The revolving door continues to spin in Washington, and it’s taxpayer money that keeps it oiled.

Rep. Billy Tauzin was one of the primary authors of the Medicare prescription drug law that promises to create a huge windfall for the pharmaceutical industry. Now, the Louisiana lawmaker, who’s retiring from Congress, is becoming the president of the Pharmaceutical Research and Manufacturers of America.

Tauzin is cashing in, selling his 24 years of accumulated Washington experience and contacts to an industry that helps to drive ever-increasing health care costs in this country. Some experts estimate Tauzin could cash in to the tune of $2 million in his new job, according to The New York Times.

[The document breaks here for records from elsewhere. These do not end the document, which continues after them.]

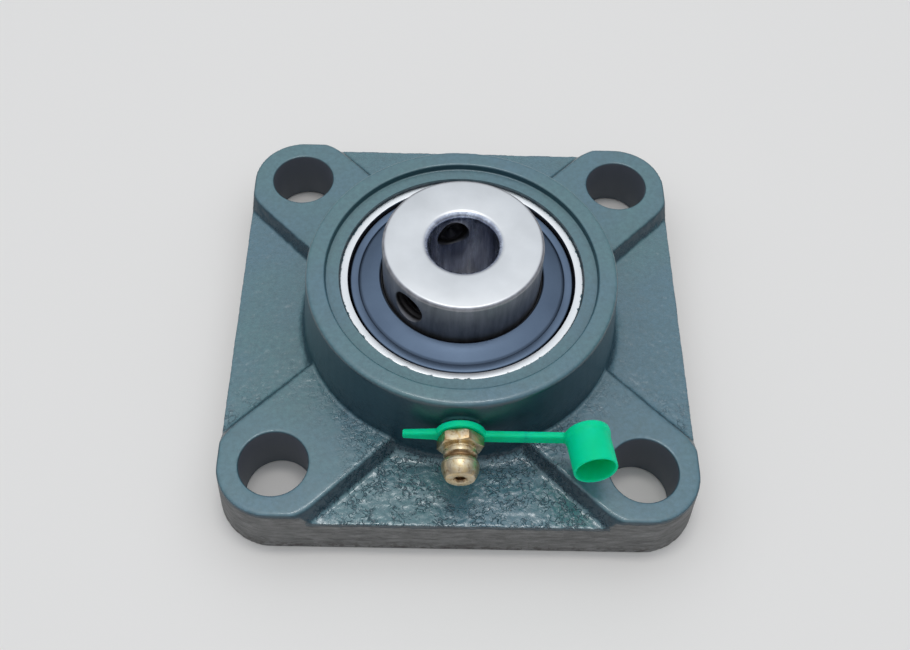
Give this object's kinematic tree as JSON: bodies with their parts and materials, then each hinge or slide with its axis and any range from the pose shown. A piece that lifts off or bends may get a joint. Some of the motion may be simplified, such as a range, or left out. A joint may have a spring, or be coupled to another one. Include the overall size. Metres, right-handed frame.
{
  "type": "flange mount bearing",
  "caption": "Square four-bolt flange housing with a self-aligning ball bearing insert, set-screw locking, grease nipple and tethered dust cap.",
  "frame": {"origin": "centre of the flange's flat mounting face", "axes": "+Z along the shaft bore, away from the mounting face; the grease nipple points along -Y; +X to the right seen from the nipple's side"},
  "size_m": [0.085, 0.085, 0.0333],
  "materials": {
    "housing_enamel": "glossy dark green-grey enamel over sand-cast iron",
    "ground_steel": "ground bearing steel",
    "ring_steel": "ground face, turned outside",
    "shield_steel": "blue-grey pressed steel",
    "cage_steel": "pressed steel strip",
    "rivet_steel": "plain steel",
    "ball_steel": "polished bearing steel",
    "seal_rubber": "matt nitrile rubber",
    "screw_oxide": "black oxide",
    "nipple_brass": "tarnished yellow passivate",
    "spring_steel": "drawn spring wire",
    "cap_plastic": "soft emerald green polyethylene"
  },
  "bodies": {
    "housing": {"flange_housing": "housing_enamel", "grease_nipple": "nipple_brass", "nipple_spring": "spring_steel"},
    "check_ball": {"nipple_ball": "ball_steel"},
    "outer_race": {"outer_ring": "ground_steel", "shield_front": "shield_steel", "shield_back": "shield_steel", "seal_front": "seal_rubber", "seal_back": "seal_rubber"},
    "inner_race": {"inner_ring": "ring_steel"},
    "screw_1": {"set_screw_1": "screw_oxide"},
    "screw_2": {"set_screw_2": "screw_oxide"},
    "cage": {"cage_front": "cage_steel", "cage_back": "cage_steel", "cage_rivets": "rivet_steel"},
    "cap_collar": {"cap_ring": "cap_plastic"},
    "strap": {"cap_strap": "cap_plastic"},
    "cap": {"dust_cap": "cap_plastic"},
    "rolling_ball_1": {"ball_1": "ball_steel"},
    "rolling_ball_2": {"ball_2": "ball_steel"},
    "rolling_ball_3": {"ball_3": "ball_steel"},
    "rolling_ball_4": {"ball_4": "ball_steel"},
    "rolling_ball_5": {"ball_5": "ball_steel"},
    "rolling_ball_6": {"ball_6": "ball_steel"},
    "rolling_ball_7": {"ball_7": "ball_steel"},
    "rolling_ball_8": {"ball_8": "ball_steel"}
  },
  "joints": [
    {"name": "insert_tilt", "type": "hinge", "parent": "housing", "child": "outer_race", "pos_m": [0, 0, 0.015], "axis": [1, 0, 0], "range_deg": [-5, 5]},
    {"name": "inner_ring_spin", "type": "hinge", "parent": "outer_race", "child": "inner_race", "pos_m": [0, 0, 0.015], "axis": [0, 0, 1], "continuous": true},
    {"name": "cage_orbit", "type": "hinge", "parent": "outer_race", "child": "cage", "pos_m": [0, 0, 0.015], "axis": [0, 0, 1], "continuous": true},
    {"name": "ball_spin_1", "type": "hinge", "parent": "cage", "child": "rolling_ball_1", "pos_m": [0.01547, 0.00641, 0.015], "axis": [0, 0, 1], "continuous": true},
    {"name": "ball_spin_2", "type": "hinge", "parent": "cage", "child": "rolling_ball_2", "pos_m": [0.00641, 0.01547, 0.015], "axis": [0, 0, 1], "continuous": true},
    {"name": "ball_spin_3", "type": "hinge", "parent": "cage", "child": "rolling_ball_3", "pos_m": [-0.00641, 0.01547, 0.015], "axis": [0, 0, 1], "continuous": true},
    {"name": "ball_spin_4", "type": "hinge", "parent": "cage", "child": "rolling_ball_4", "pos_m": [-0.01547, 0.00641, 0.015], "axis": [0, 0, 1], "continuous": true},
    {"name": "ball_spin_5", "type": "hinge", "parent": "cage", "child": "rolling_ball_5", "pos_m": [-0.01547, -0.00641, 0.015], "axis": [0, 0, 1], "continuous": true},
    {"name": "ball_spin_6", "type": "hinge", "parent": "cage", "child": "rolling_ball_6", "pos_m": [-0.00641, -0.01547, 0.015], "axis": [0, 0, 1], "continuous": true},
    {"name": "ball_spin_7", "type": "hinge", "parent": "cage", "child": "rolling_ball_7", "pos_m": [0.00641, -0.01547, 0.015], "axis": [0, 0, 1], "continuous": true},
    {"name": "ball_spin_8", "type": "hinge", "parent": "cage", "child": "rolling_ball_8", "pos_m": [0.01547, -0.00641, 0.015], "axis": [0, 0, 1], "continuous": true},
    {"name": "set_screw_1_travel", "type": "slide", "parent": "inner_race", "child": "screw_1", "axis": [-0.6691, -0.7431, 0], "range_m": [-0.0003, 0.0018]},
    {"name": "set_screw_2_travel", "type": "slide", "parent": "inner_race", "child": "screw_2", "axis": [-0.309, 0.9511, 0], "range_m": [-0.0003, 0.0018]},
    {"name": "check_ball_press", "type": "slide", "parent": "housing", "child": "check_ball", "axis": [0, 1, 0], "range_m": [0, 0.0008], "stiffness_N_per_m": 100, "springref_m": -0.0003, "deforming": ["nipple_spring"]},
    {"name": "cap_swivel", "type": "hinge", "parent": "housing", "child": "cap_collar", "pos_m": [0, -0.0296, 0.0188], "axis": [0, 1, 0], "range_deg": [-50, 8]},
    {"name": "strap_bend", "type": "hinge", "parent": "cap_collar", "child": "strap", "pos_m": [0.0056, -0.02975, 0.0186], "axis": [0, 0, -1], "range_deg": [-8, 50], "stiffness_Nm_per_rad": 0.004},
    {"name": "cap_bend", "type": "hinge", "parent": "strap", "child": "cap", "pos_m": [0.0164, -0.02975, 0.0186], "axis": [0, 0, -1], "range_deg": [-8, 50], "stiffness_Nm_per_rad": 0.004}
  ],
  "couplings": [
    {"joint": "cage_orbit", "follows": "inner_ring_spin", "ratio": 0.38152},
    {"joint": "ball_spin_1", "follows": "inner_ring_spin", "ratio": -1.9916},
    {"joint": "ball_spin_2", "follows": "inner_ring_spin", "ratio": -1.9916},
    {"joint": "ball_spin_3", "follows": "inner_ring_spin", "ratio": -1.9916},
    {"joint": "ball_spin_4", "follows": "inner_ring_spin", "ratio": -1.9916},
    {"joint": "ball_spin_5", "follows": "inner_ring_spin", "ratio": -1.9916},
    {"joint": "ball_spin_6", "follows": "inner_ring_spin", "ratio": -1.9916},
    {"joint": "ball_spin_7", "follows": "inner_ring_spin", "ratio": -1.9916},
    {"joint": "ball_spin_8", "follows": "inner_ring_spin", "ratio": -1.9916},
    {"joint": "cap_bend", "follows": "strap_bend", "ratio": 1}
  ]
}
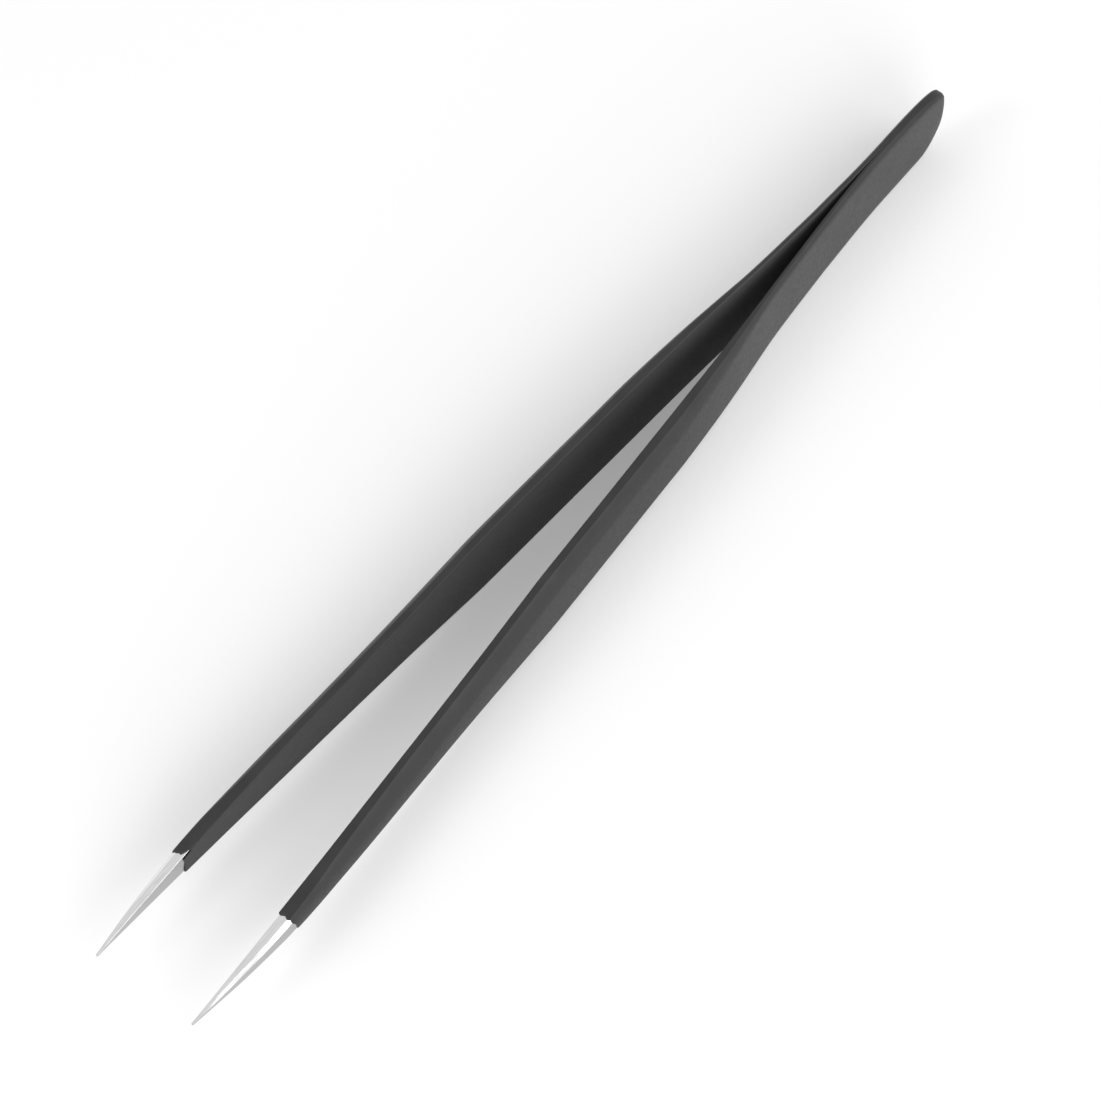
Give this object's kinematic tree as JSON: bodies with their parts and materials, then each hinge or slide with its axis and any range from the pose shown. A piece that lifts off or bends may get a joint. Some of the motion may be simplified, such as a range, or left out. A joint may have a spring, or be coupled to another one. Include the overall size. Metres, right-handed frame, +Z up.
{
  "type": "needle point tweezers",
  "caption": "Straight needle-point tweezers for small planting: two sprung steel arms welded at the tail, under a thin black coating, with bare steel tips.",
  "frame": {"origin": "centre of the bounding box on the surface that the tweezers lie on, under the middle of the length", "axes": "+X from the butt to the tips, +Y towards the left arm, +Z up from the surface that the long edges rest on"},
  "size_m": [0.138, 0.0152, 0.01],
  "materials": {
    "arm_steel": "stainless steel, finely ground along the arm",
    "weld_steel": "as-welded stainless steel",
    "black_coating": "baked black coating, satin with a fine grain"
  },
  "bodies": {
    "tail": {"tail_coating": "black_coating", "left_arm_tang": "arm_steel", "right_arm_tang": "arm_steel", "rear_spot_weld": "weld_steel", "front_spot_weld": "weld_steel"},
    "left_arm": {"left_arm_blade": "arm_steel", "left_arm_coating": "black_coating"},
    "right_arm": {"right_arm_blade": "arm_steel", "right_arm_coating": "black_coating"}
  },
  "joints": [
    {"name": "left_arm_flex", "type": "hinge", "parent": "tail", "child": "left_arm", "pos_m": [-0.047, 0.00083, 0.005], "axis": [0, 0, -1], "range_deg": [0, 3.02], "stiffness_Nm_per_rad": 0.65},
    {"name": "right_arm_flex", "type": "hinge", "parent": "tail", "child": "right_arm", "pos_m": [-0.047, -0.00083, 0.005], "axis": [0, 0, 1], "range_deg": [0, 3.02], "stiffness_Nm_per_rad": 0.65}
  ]
}
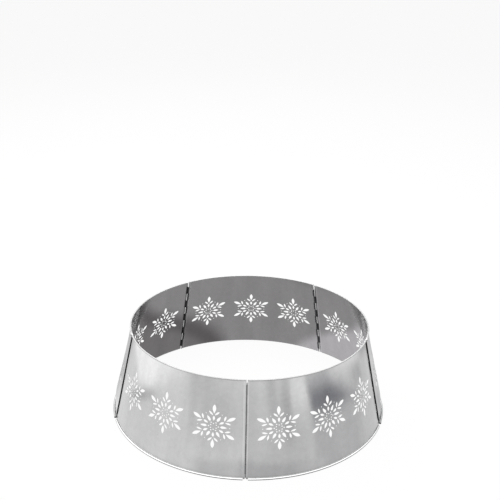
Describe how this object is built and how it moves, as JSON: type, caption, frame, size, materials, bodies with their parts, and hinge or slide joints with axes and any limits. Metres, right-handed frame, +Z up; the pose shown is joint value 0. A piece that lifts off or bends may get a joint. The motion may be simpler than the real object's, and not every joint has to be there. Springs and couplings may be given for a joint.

Flash back to a few months ago. Thomas Scully, who was running Medicare, was President Bush’s negotiator with Congress on the drug bill. Soon after it passed, he left the government and became a lobbyist for – you guessed it – drug companies.

We don’t begrudge a former member of Congress or a government employee the opportunity to make a living once they leave public service. But when such big-salary jobs follow so closely on the heels of legislation that amounts to a huge payout for an industry, we can’t help but wonder what public these guys have been really representing.

Many people support the idea of a prescription drug benefit being added to Medicare. This law, however, doesn’t allow the government to negotiate with drug producers for lower prices. It forbids the reimportation of lower-cost medicine from other countries, including Canada. The White House’s cost projections for the bill, which were hidden from Congress, have ballooned from the initial price tag of $400 billion to more than $550 billion over 10 years – and nobody can be certain, given the trend in drug costs, that it won’t be even higher.

Tauzin and Scully helped to foist this law onto taxpayers. Now they’re working for the industry that stands to profit. No wonder so many people have lost faith in Congress.